An increased focus on food waste and nutrition in the United States has led to a variety of regulations being passed down from the government calling for more informational labeling. While many operators support the proposed changes, the ins and outs of what exactly is being required can be confusing.
Here are five essential points to remember when addressing these concerns in your operation.
1. Menu labeling for foodservice is right around the corner
This coming May, the Food and Drug Administration's federal menu labeling requirements—which call for restaurants and food service establishments with 20 or more locations to provide calorie information to guests—are set to take effect.
“All of Metz Culinary Management’s ‘Up For Grabs’ (grab and go) items will be properly labeled and include item name, price, prep and expiration date, nutrition facts, ingredients and allergens,” says Brian Bachman, vice president of purchasing at Metz Culinary Management. “Metz Culinary Management has partnered with DayMark Safety Systems and their labeling machine to meet the needs of these upcoming federal regulations.”
2. Current date labeling is confusing
In addition to the FDA’s new menu requirements, another labeling issue is beginning to garner attention: expiration dates vs. freshness dates.
Imagine a scenario where you take the milk out of the refrigerator, ready to pour it onto your bowl of cereal, when you notice that yesterday’s date appears on the milk jug. You pour the milk down the drain, and with that, your breakfast—and your entire morning—is ruined. But does it have to be?
According to a 2013 study co-authored by the Natural Resources Defense Council and Harvard Law School’s Food Law and Policy Clinic, approximately $165 billion worth of food is wasted each year by consumers who do not fully understand the meaning of the dates that are printed on food packaging. The problem stems from a date-marking system that is unclear, as 90% of consumers assume that a date printed on a food package represents the date that the item expires—which is not always the case.
3. The USDA recommends clearer language
Starting this year, the U.S. Department of Agriculture Food Safety Inspection Service (USDA/FSIS) will take steps to help resolve consumer confusion regarding such terms as “best by” and “sell by,” labels found on food products we select every day.
The new term the FSIS recommends is “best if used by.” Research indicates consumers better understand this term as an indicator of food quality and safety and will lead to a reduction in food waste.
4. The government is stepping in to alleviate confusion
Legislation introduced into both the U.S. House of Representatives and the Senate is seeking to further ease Americans' confusion about whether or not their food is safe.
The Food Date Labeling Act of 2016 aims to clarify the rules for dates on food by using a standardized phrasing system. Under this act, all food items would be required to show two dates: one to show when food is at its highest quality, and the other to show when it has expired. Any packaged food that carries a date with regard to freshness or expiration would be affected by the law, if passed.

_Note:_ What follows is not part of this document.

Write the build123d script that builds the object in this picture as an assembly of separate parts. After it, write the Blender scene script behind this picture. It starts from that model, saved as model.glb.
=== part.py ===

Supporters say confusion over the nation's current date labeling policies accounts for approximately $29 billion of consumer waste of safe, edible food.
The bills also call for consumer education on the matter, in order to ensure a proper understanding of the new labeling system.
5. Foodservice stands to benefit—and kitchen automation can help
The legislation also is expected to aid those in the food service industry. “Restaurants will benefit the same as consumers,” according to Jill Carte, category manager of food safety at DayMark. “Food costs could potentially be driven down by the more accurate labeling, which will reduce the amount of waste. Any growing pains foodservice establishments could suffer would be minimized, since restaurants have been using date labeling for years, so they already have an understanding of the concept.”
The DayMark 9700 and the DayMark PRO label terminals allow operators to quickly adapt to any new requirements by taking the guesswork out of predicting future changes. This, in turn, enables them to focus on their menus and guests.
The terminals provide operators the freedom to manage the necessary data included on grab-and-go items—be it expiration/freshness dates, nutritional information, or any other pertinent information—with the same agility as the rest of their business. More important, after a change is implemented, there are no old labels to be discarded.
“As support for the bills has been overwhelming,” Carte adds, “food service operators should begin preparing for change now.”